• _Brief_
Return each entry exactly, with none missing.
((
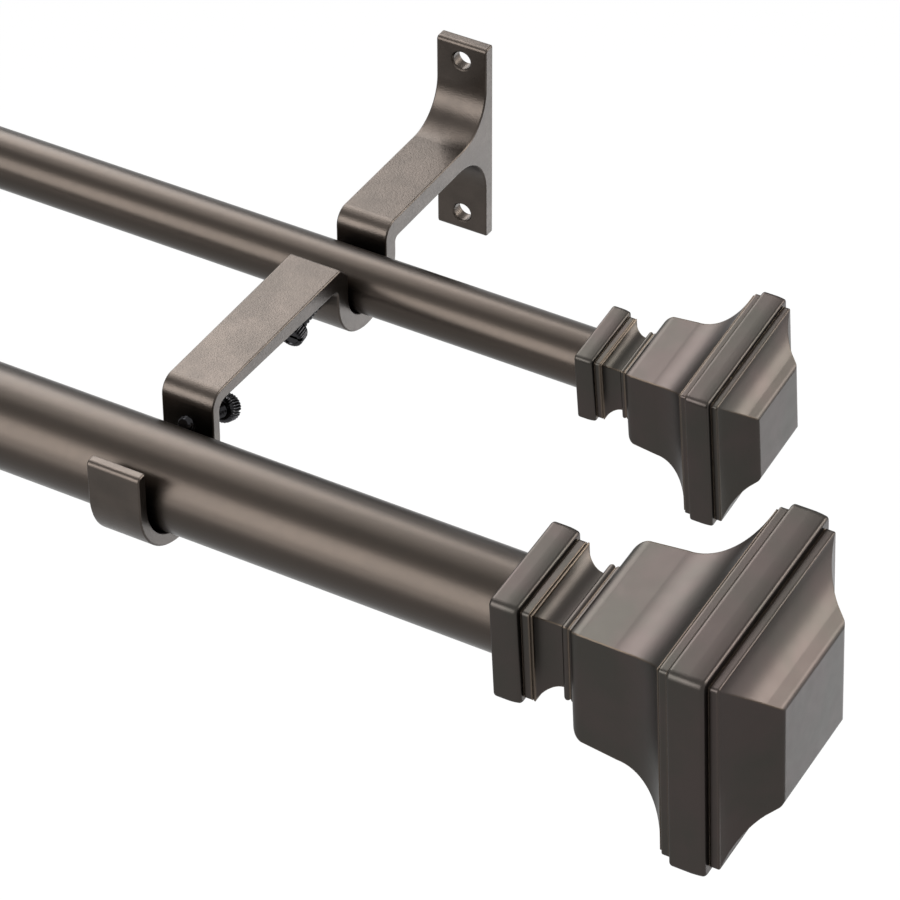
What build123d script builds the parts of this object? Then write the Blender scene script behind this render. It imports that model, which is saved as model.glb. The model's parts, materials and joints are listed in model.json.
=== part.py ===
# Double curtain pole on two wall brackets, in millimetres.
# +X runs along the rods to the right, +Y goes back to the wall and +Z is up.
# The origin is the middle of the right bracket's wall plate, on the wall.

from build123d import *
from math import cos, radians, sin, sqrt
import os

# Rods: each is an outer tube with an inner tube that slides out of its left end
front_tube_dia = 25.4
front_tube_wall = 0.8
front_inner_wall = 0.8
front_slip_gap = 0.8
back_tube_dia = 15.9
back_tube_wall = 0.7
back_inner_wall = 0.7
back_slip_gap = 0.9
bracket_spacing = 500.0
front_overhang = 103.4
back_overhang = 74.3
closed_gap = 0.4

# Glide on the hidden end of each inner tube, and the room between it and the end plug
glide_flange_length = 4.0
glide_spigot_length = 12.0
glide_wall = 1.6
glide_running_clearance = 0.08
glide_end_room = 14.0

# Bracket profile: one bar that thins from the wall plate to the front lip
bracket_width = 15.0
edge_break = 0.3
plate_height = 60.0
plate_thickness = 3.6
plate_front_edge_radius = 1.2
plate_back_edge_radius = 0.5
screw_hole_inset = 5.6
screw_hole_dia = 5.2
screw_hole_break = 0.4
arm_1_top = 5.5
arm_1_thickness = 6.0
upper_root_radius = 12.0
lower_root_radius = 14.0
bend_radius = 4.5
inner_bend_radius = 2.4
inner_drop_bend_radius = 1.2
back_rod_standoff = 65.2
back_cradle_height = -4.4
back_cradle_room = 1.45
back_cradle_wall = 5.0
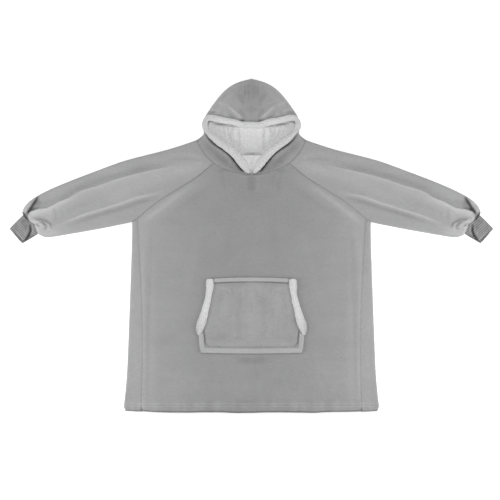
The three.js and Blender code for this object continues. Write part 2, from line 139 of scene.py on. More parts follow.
))
• _Expected output_
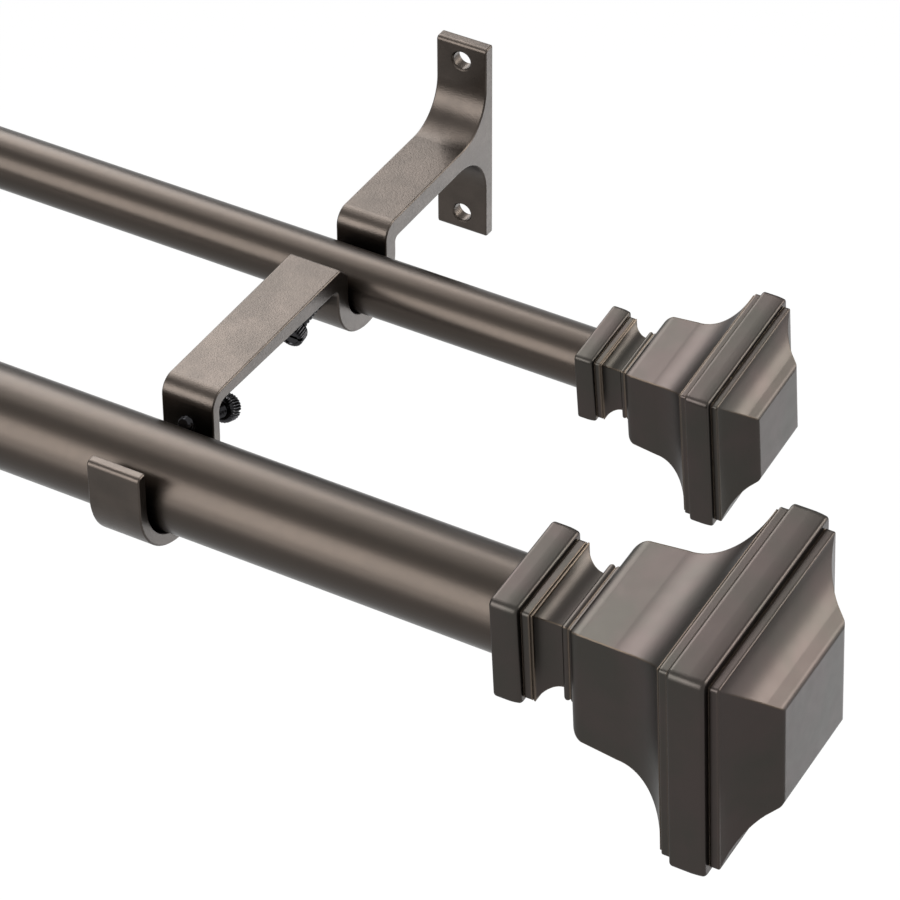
What build123d script builds the parts of this object? Then write the Blender scene script behind this render. It imports that model, which is saved as model.glb. The model's parts, materials and joints are listed in model.json.
=== part.py ===
# Double curtain pole on two wall brackets, in millimetres.
# +X runs along the rods to the right, +Y goes back to the wall and +Z is up.
# The origin is the middle of the right bracket's wall plate, on the wall.

from build123d import *
from math import cos, radians, sin, sqrt
import os

# Rods: each is an outer tube with an inner tube that slides out of its left end
front_tube_dia = 25.4
front_tube_wall = 0.8
front_inner_wall = 0.8
front_slip_gap = 0.8
back_tube_dia = 15.9
back_tube_wall = 0.7
back_inner_wall = 0.7
back_slip_gap = 0.9
bracket_spacing = 500.0
front_overhang = 103.4
back_overhang = 74.3
closed_gap = 0.4

# Glide on the hidden end of each inner tube, and the room between it and the end plug
glide_flange_length = 4.0
glide_spigot_length = 12.0
glide_wall = 1.6
glide_running_clearance = 0.08
glide_end_room = 14.0

# Bracket profile: one bar that thins from the wall plate to the front lip
bracket_width = 15.0
edge_break = 0.3
plate_height = 60.0
plate_thickness = 3.6
plate_front_edge_radius = 1.2
plate_back_edge_radius = 0.5
screw_hole_inset = 5.6
screw_hole_dia = 5.2
screw_hole_break = 0.4
arm_1_top = 5.5
arm_1_thickness = 6.0
upper_root_radius = 12.0
lower_root_radius = 14.0
bend_radius = 4.5
inner_bend_radius = 2.4
inner_drop_bend_radius = 1.2
back_rod_standoff = 65.2
back_cradle_height = -4.4
back_cradle_room = 1.45
back_cradle_wall = 5.0
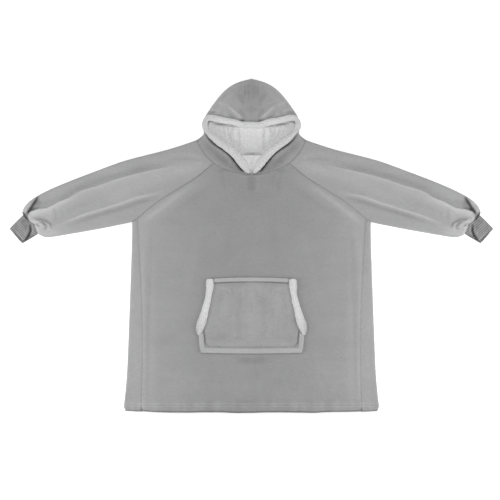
The three.js and Blender code for this object continues. Write part 2, from line 139 of scene.py on. More parts follow.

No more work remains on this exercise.